The Boat Shoes Should Have Tipped Me Off


My wife’s cousin was visiting us, and we decided to treat him to a unique Florida experience: canoeing down the Juniper run.

When I told the cousin we were going to go canoeing, he responded he needed to purchase “boating” shoes—“You know, the shoes that have soles with little lines in them.”  Although I had no idea what he was talking about, we went shopping for boating shoes.

In store after store, when we explained what we were searching for, people would shake their heads in bewilderment.  Finally, a clerk exclaimed, “What you are looking for are Sperry Top-Siders and we have them in stock.”  Thirty bucks later, the cousin was properly equipped for the following day’s canoe trip.

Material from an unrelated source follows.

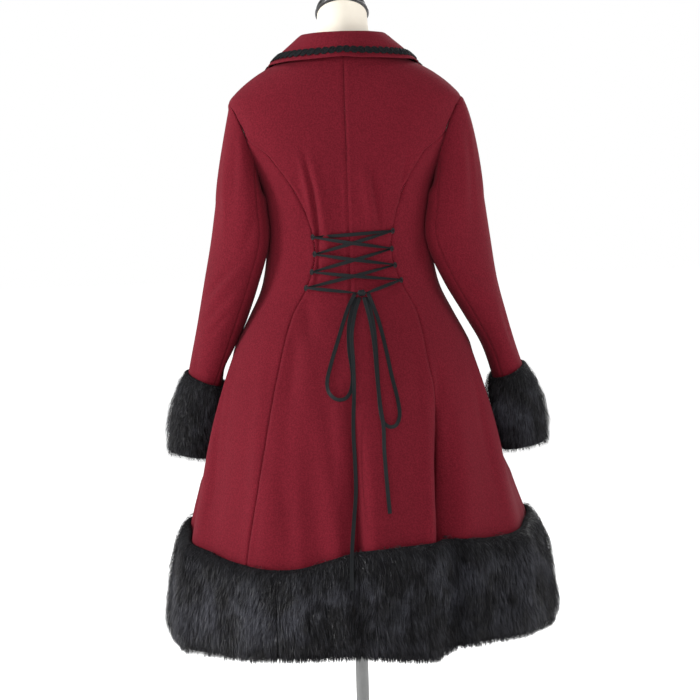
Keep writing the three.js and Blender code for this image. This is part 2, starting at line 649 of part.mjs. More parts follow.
// A point off the flat facets of a skirt panel, so that what lies on the panel clears it everywhere
function skirtPoint(angleAt, z, out) {
  const rows = SKIRT_ROWS;
  let i = 0;
  while (i < rows.length - 2 && rows[i + 1] < z) i += 1;
  const t = (z - rows[i]) / (rows[i + 1] - rows[i]);
  const [low, high] = [rows[i], rows[i + 1]];
  const point = cloth(angleAt(low), low).lerp(cloth(angleAt(high), high), t);
  return point.addScaledVector(plainNormal(angleAt(z), z), out);
}

// Columns of one side's panels as functions of height, from the centre back or front to a seam
function furColumns(name) {
  const middle = (side, front) => Array.from({ length: MIDDLE_COLUMNS + 1 }, (_, j) => (z) => {
    const local = middleAngle(side, front, j, z);
    const sign = side === 'left' ? 1 : -1;
    return sign * (front ? 180 - local : local);
  });
  const beside = (side, front) => Array.from({ length: SIDE_COLUMNS + 1 }, (_, j) => (z) => {
    const turn = rad(90 + 90 * j / SIDE_COLUMNS);
    const topSeam = seamAngle(side, armholeHeight(turn), front);
    const share = (90 - ARMHOLE.spread * Math.sin(turn) - topSeam) / (90 - topSeam);
    const local = mix(seamAngle(side, z, front), 90, share);
    return (side === 'left' ? 1 : -1) * (front ? 180 - local : local);
  });
  if (name === 'back') return [...middle('right', false).reverse(), ...middle('left', false).slice(1)];
  if (name === 'front') {
    const left = middle('left', true).slice(1).reverse();
    return [...left, ...middle('right', true).slice(2)];
  }
  return [...beside(name, false), ...beside(name, true).reverse().slice(1)];
}

function furHem(name) {
  const columns = furColumns(name);
  const last = columns.length - 1;
  const rows = (out) => FUR_PILE.map(({ up, thick }) => columns.map((angleAt, j) => {
    const angle = angleAt(500);
    const z = mix(read(FUR_EDGES, 'at', angle, 'foot'), read(FUR_EDGES, 'at', angle, 'top'), up);
    const step = degreesFor(SEAM / 2, angle, z);
    const inward = name === 'right' ? -1 : 1;
    const nudge = j === 0 ? step * inward : j === last ? -step * inward : 0;
    const lift = name === 'front' ? PROUD : 0;
    return skirtPoint((height) => angleAt(height) + nudge, z, (out === 'pile' ? thick : FUR_OFF) + lift);
  }));
  return shell(rows('pile'), rows('seat'));
}

// Ribbons

// A flat strip along points, each with the way that its upper face looks
function strip(points, facings) {
  const { width, thick } = RIBBON;
  const rows = points.map((point, i) => {
    const before = points[Math.max(i - 1, 0)];
    const after = points[Math.min(i + 1, points.length - 1)];
    const along = after.clone().sub(before).normalize();
    const across = along.clone().cross(facings[i]).normalize();
    const up = across.clone().cross(along).normalize();
    const corner = (side, lift) => point.clone().addScaledVector(across, side * width / 2)
      .addScaledVector(up, lift);
    return { top: [corner(-1, thick), corner(1, thick)], foot: [corner(-1, 0), corner(1, 0)] };
  });
  return shell(rows.map((row) => row.top), rows.map((row) => row.foot));
}

// A strip that follows the cloth from one place to another
function lacingStrip(from, to, off, count = 7) {
  const points = [];
  const facings = [];
  for (let i = 0; i <= count; i += 1) {
    const x = mix(from.x, to.x, i / count);
    const z = mix(from.z, to.z, i / count);
    const angle = angleAcross(x, z);
    points.push(offCloth(angle, z, off));
    facings.push(clothNormal(angle, z));
  }
  return strip(points, facings);
}

function hangingRibbon(path) {
  const points = [];
  const facings = [];
  for (const { x, z, off } of path) {
    points.push(new THREE.Vector3(x, cloth(angleAcross(x, z), z).y + off, z));
    facings.push(new THREE.Vector3(0, 1, 0));
  }
  return strip(points, facings);
}

function knot() {
  const angle = angleAcross(KNOT.x, KNOT.z);
  const middle = offCloth(angle, KNOT.z, KNOT.off);
  const geometry = new THREE.SphereGeometry(0.5, 12, 8);
  geometry.scale(KNOT.wide, KNOT.deep, KNOT.tall);
  geometry.translate(middle.x, middle.y, middle.z);
  return geometry;
}

// Dress form and stand

const FORM = [
  { z: 800, half: 128, back: 92, front: 96 },
  { z: 806, half: 142, back: 104, front: 108 },
  { z: 830, half: 156, back: 116, front: 116 },
  { z: 880, half: 163, back: 124, front: 118 },
  { z: 940, half: 148, back: 108, front: 108 },
  { z: 990, half: 130, back: 92, front: 100 },
];
const NECK = [
  { z: 1366, half: 71, back: 65, front: 50 },
  { z: 1380, half: 53, back: 55, front: 44 },
  { z: 1396, half: 43, back: 49, front: 41 },
  { z: 1412, half: 40, back: 47, front: 39 },
];
const NECK_TOP = { back: 1444, front: 1405 };

// The form follows the coat's sections, just inside the cloth
function formSection(z) {
  if (z < 1000) {
    const out = { power: 2.1 };
    for (const key of ['half', 'back', 'front']) out[key] = read(FORM, 'z', z, key);
    return out;
  }
  if (z > 1365) {
    const out = { power: 2 };
    for (const key of ['half', 'back', 'front']) out[key] = read(NECK, 'z', z, key);
    return out;
  }
  const shape = section(z);
  const inside = z > 1300 ? 3.4 : mix(6.5, 4.2, smooth((z - 1150) / 130));
  const slope = z > 1295 ? 3.2 * smooth((z - 1295) / 10) * smooth((1372 - z) / 10) : 0;
  const throat = 7 * smooth((z - 1295) / 25);
  const tip = 5 * smooth(1 - Math.abs(z - 1285) / 40);
  return {
    half: shape.half - inside - slope - tip, back: shape.back - inside, front: shape.front - inside - throat,
    power: shape.power,
  };
}

function formTorso() {
  const columns = 28;
  const levels = [800, 806, 830, 880, 940, 1000, 1060, 1110, 1155, 1200, 1240, 1270, 1288, 1303,
    1320, 1337, 1350, 1366, 1380, 1396, 1410];
  const points = [];
  for (const level of levels) {
    for (let j = 0; j < columns; j += 1) {
      const [x, y] = oval(formSection(level), 360 * j / columns);
      const sink = level > 1396 ? 4 * (1 - Math.cos(2 * Math.PI * j / columns)) : 0;
      points.push(new THREE.Vector3(x, y, level - sink));
    }
  }
  for (let j = 0; j < columns; j += 1) points.push(neckTop(360 * j / columns, 1, 0));
  const rows = levels.length + 1;
  const faces = [];
  for (let i = 0; i < rows - 1; i += 1) {
    for (let j = 0; j < columns; j += 1) {
      const next = (j + 1) % columns;
      const [a, b] = [i * columns + j, i * columns + next];
      faces.push(a, b, b + columns, a, b + columns, a + columns);
    }
  }
  const foot = points.push(new THREE.Vector3(0, 0, levels[0])) - 1;
  const middle = neckTop(0, 0, 0);
  const crown = points.push(middle) - 1;
  for (let j = 0; j < columns; j += 1) {
    const next = (j + 1) % columns;
    faces.push(foot, next, j);
    faces.push(crown, (rows - 1) * columns + j, (rows - 1) * columns + next);
  }
  return solid(points, faces);
}

// A point above the neck's slanted top: share of the neck's half width, and height above the slant
function neckTop(angle, share, above) {
  const [x, y] = oval({ half: 39.5, back: 45, front: 40, power: 2 }, angle);
  const slant = mix(NECK_TOP.front, NECK_TOP.back, (y * share + 40) / 85);
  return new THREE.Vector3(x * share, y * share + 1.5, slant + above);
}

function neckCap() {
  const columns = 24;
  const rings = [
    { share: 1.06, above: 0.4 }, { share: 1.08, above: 4 }, { share: 1.04, above: 10 },
    { share: 0.86, above: 18 }, { share: 0.55, above: 24 }, { share: 0.2, above: 27 },
  ];
  const points = [];
  for (const ring of rings) {
    for (let j = 0; j < columns; j += 1) points.push(neckTop(360 * j / columns, ring.share, ring.above));
  }
  const faces = [];
  for (let i = 0; i < rings.length - 1; i += 1) {
    for (let j = 0; j < columns; j += 1) {
      const [a, b] = [i * columns + j, i * columns + (j + 1) % columns];
      faces.push(a, b, b + columns, a, b + columns, a + columns);
    }
  }
  const under = points.push(neckTop(0, 0, 0.4)) - 1;
  const crown = points.push(neckTop(0, 0, 27.5)) - 1;
  for (let j = 0; j < columns; j += 1) {
    const next = (j + 1) % columns;
    faces.push(under, next, j);
    faces.push(crown, (rings.length - 1) * columns + j, (rings.length - 1) * columns + next);
  }
  return solid(points, faces);
}

const STAND = { radius: 190, thick: 8, hub: 26, hubTop: 58, pole: 10.5 };

function lathe(profile, segments) {
  const geometry = new THREE.LatheGeometry(profile.map(([r, z]) => new THREE.Vector2(r, z)), segments);
  geometry.rotateX(Math.PI / 2);
  return geometry;
}

function standBase() {
  const { radius, thick, hub, hubTop } = STAND;
  return lathe([[0, 0], [radius - 2, 0], [radius, 2], [radius, thick - 3], [radius - 3, thick],
    [hub + 10, thick + 3], [hub, thick + 8], [hub - 6, hubTop - 3], [hub - 9, hubTop], [0, hubTop]], 32);
}

function pole() {
  const geometry = new THREE.CylinderGeometry(STAND.pole, STAND.pole, 800 - SEAM * 2 - STAND.hubTop, 24);
  geometry.rotateX(Math.PI / 2);
  geometry.translate(0, 0, (800 + STAND.hubTop) / 2);
  return geometry;
}

function button(z) {
  const { radius, thick } = BUTTONS;
  const geometry = lathe([[0, 0], [radius - 1, 0], [radius, 1], [radius, thick - 1.5], [radius - 1.5, thick],
    [0, thick - 0.8]], 12);
  const normal = clothNormal(180, z);
  const middle = cloth(180, z);
  const rim = [-radius, 0, radius].flatMap((dz) => [-6, 0, 6].map((turn) => cloth(180 + turn, z + dz)));
  const rise = Math.max(...rim.map((point) => point.sub(middle).dot(normal)));
  geometry.applyQuaternion(new THREE.Quaternion().setFromUnitVectors(new THREE.Vector3(0, 0, 1), normal));
  const place = offCloth(180, z, PROUD + rise + 0.6);
  geometry.translate(place.x, place.y, place.z);
  return geometry;
}

// The parts, each a node of its own

const group = new THREE.Group();
group.name = 'princess_coat_on_dress_form';

function add(name, look, geometry) {
  const mesh = new THREE.Mesh(geometry, new THREE.MeshStandardMaterial(LOOKS[look]));
  mesh.name = name;
  group.add(mesh);
}

for (const side of ['left', 'right']) {
  add(`back_${side}`, 'wool', middlePanel(side, false));
  add(`side_back_${side}`, 'wool', sidePanel(side, false));
  add(`side_front_${side}`, 'wool', sidePanel(side, true));
  add(`front_${side}`, 'wool', middlePanel(side, true));
  add(`top_sleeve_${side}`, 'wool', sleevePiece(side, true));
  add(`under_sleeve_${side}`, 'wool', sleevePiece(side, false));
  add(`fur_cuff_${side}`, 'fur', furCuff(side));
}
add('collar', 'wool', collar());
add('collar_braid', 'braid', collarBraid());

for (const name of ['back', 'left', 'front', 'right']) add(`fur_hem_${name}`, 'fur', furHem(name));

for (let k = 0; k < BUTTONS.count; k += 1) {
  add(`button_${k + 1}`, 'button', button(mix(BUTTONS.high, BUTTONS.low, k / (BUTTONS.count - 1))));
}

const eyelet = (side, k) => {
  const z = LOOP_HEIGHTS[side][k];
  const x = read(PRINCESS, 'z', z, side);
  return { x: side === 'left' ? x : -x, z };
};
for (const side of ['left', 'right']) {
  const inward = side === 'left' ? -1 : 1;
  LOOP_HEIGHTS[side].forEach((_, k) => {
    const { x, z } = eyelet(side, k);
    const loop = lacingStrip({ x: x - inward * 2, z }, { x: x + inward * 7, z }, 1, 2);
    add(`lacing_loop_${side}_${k + 1}`, 'ribbon', loop);
  });
}
add('lacing_top_bar', 'ribbon', lacingStrip(eyelet('left', 0), eyelet('right', 0), 2.3));
for (let k = 0; k < 3; k += 1) {
  const falling = { from: eyelet('right', k), to: eyelet('left', k + 1) };
  const rising = { from: eyelet('left', k), to: eyelet('right', k + 1) };
  add(`lacing_under_${k + 1}`, 'ribbon', lacingStrip(falling.from, falling.to, 3.2));
  add(`lacing_over_${k + 1}`, 'ribbon', lacingStrip(rising.from, rising.to, 4.3));
}
const toKnot = (side) => ({ x: KNOT.x + (side === 'left' ? 1 : -1) * (KNOT.wide / 2 + 0.4), z: KNOT.z });
add('lacing_end_left', 'ribbon', lacingStrip(eyelet('left', 3), toKnot('left'), 5.9));
add('lacing_end_right', 'ribbon', lacingStrip(eyelet('right', 3), toKnot('right'), 5.9));
add('bow_knot', 'ribbon', knot());
add('bow_loop_left', 'ribbon', hangingRibbon(BOW_LEFT));
add('bow_loop_right', 'ribbon', hangingRibbon(BOW_RIGHT));
add('ribbon_tail_left', 'ribbon', hangingRibbon(TAIL_LEFT));
add('ribbon_tail_right', 'ribbon', hangingRibbon(TAIL_RIGHT));

add('form_torso', 'cover', formTorso());
add('neck_cap', 'pewter', neckCap());
add('pole', 'steel', pole());
add('stand_base', 'steel', standBase());

export default group;
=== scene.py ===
# %% [markdown]
# A fur-trimmed princess coat seen from behind, on a limbless dress form. This lesson takes the packed
# solids as a frame and dresses them: thin wool panels in place of thick ones, fur made of thousands of
# tapering hairs, satin lacing with a bow, and a stand in brushed steel. All the sizes below are in
# millimetres and are turned into metres only where a mesh is made.

# %% Load the frame
import bpy
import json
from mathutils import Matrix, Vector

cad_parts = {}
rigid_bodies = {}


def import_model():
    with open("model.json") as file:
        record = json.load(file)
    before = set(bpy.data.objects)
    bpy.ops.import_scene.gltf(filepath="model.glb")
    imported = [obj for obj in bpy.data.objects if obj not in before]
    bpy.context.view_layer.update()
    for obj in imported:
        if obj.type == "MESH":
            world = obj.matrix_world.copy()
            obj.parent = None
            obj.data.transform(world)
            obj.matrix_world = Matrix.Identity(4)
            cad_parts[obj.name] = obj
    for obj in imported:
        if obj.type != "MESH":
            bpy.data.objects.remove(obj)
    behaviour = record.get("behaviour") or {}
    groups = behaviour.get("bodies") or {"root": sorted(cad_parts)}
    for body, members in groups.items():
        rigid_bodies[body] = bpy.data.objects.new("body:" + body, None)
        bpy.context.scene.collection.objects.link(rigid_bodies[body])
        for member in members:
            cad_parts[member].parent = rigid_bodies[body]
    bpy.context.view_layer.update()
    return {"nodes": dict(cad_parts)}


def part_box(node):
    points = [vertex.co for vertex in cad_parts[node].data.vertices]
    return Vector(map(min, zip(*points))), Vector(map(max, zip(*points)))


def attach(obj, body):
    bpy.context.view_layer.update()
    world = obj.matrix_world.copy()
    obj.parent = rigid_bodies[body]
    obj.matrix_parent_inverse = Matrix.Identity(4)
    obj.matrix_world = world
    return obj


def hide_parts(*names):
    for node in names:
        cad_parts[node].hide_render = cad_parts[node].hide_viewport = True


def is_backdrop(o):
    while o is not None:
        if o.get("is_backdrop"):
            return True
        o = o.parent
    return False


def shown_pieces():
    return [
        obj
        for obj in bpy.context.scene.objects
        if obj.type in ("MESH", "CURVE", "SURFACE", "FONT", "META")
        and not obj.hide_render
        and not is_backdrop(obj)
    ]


for leftover in list(bpy.data.objects):
    bpy.data.objects.remove(leftover)
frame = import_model()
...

Juniper Run is a narrow, clear, stream running seven miles from Juniper Springs to a wayside park.  You  rent a canoe at the springs and for a fee, the concessionaire will have someone transport you and the canoe back from the park.  A great way to spend a hot afternoon: that is if you are a canoe and out-door person.  Which, when he insisted upon purchasing boat shoes, I should have known my wife’s relative wasn’t.

With me steering in the rear, my wife paddling in the front and her cousin sitting in the middle, we began our canoe journey down the Juniper Run. It was an Idyllic trip until our guest panicked when he saw an alligator.  After calming his fears, I explained we were making good time and before any gator noticed us we would be down the stream; besides, alligators didn’t want anything to do with us; it was snakes I feared—a comment I would later regret.

About halfway down the run, not paying attention while vigilantly on the watch for gators and snakes, jumped when hit by a limb, tipping the canoe over.  His first thought was to get to land, so he headed towards the bank of the stream. As he was grabbing the underbrush to pull himself out of the water, he remembered my comment about snakes.  With a scream, he let go and drifted to the center of the run, where the water was too deep for him to stand, and we discovered he didn’t know how to swim.

The canoe was traveling away from us with the current, and holding the cousin’s head above the water, I couldn’t catch it, so my wife was left to try and slow it down.  When I would attempt to maneuver the cousin to shallower water, he would scream about snakes and determining drowning was preferable to being snake bit, head back into deeper water.

Eventually, the front of the canoe got caught on a limb and—without the new boating shoes, now somewhere on the bottom of the stream—we managed to shove the cousin into the boat and continue our voyage. With our passenger huddled down low to avoid any overhanging limbs, we made good progress, until a thunderstorm, bringing lightning, thunder and torrential rain, broke.

When the man sent by the concessionaire to pick us up finally appeared—he had been delayed for an hour by the storm, leaving us to freeze in the rain—he found us trying to appease a tired, wet, cold, angry and barefoot relative.

That trip down the Juniper Run taught me a valuable lesson—because you like something, doesn’t mean someone else will.  I didn’t ask my wife’s cousin if he wanted to go on a canoe trip; I took if for granted he would, and I ignored the signs—such as purchasing “Boat” shoes—that he wasn’t accustomed to nature adventures.  Fortunately, he got over it and our relationship was not damaged—in fact, it became a great family story that gets more dramatic with every telling.

Assumptions

You must stick to your conviction, but be ready to abandon your assumptions.” -Denis Waitley

5 responses to “The Boat Shoes Should Have Tipped Me Off

  1. Wow, that sounds like an “adventure”, Bill 🙂

  2. Really good story Bill, and obviously a good lesson. Thanks for sharing your family story.

  3. Funny story, though I’m sure it wasn’t so funny at the time! Great telling of it, Bill.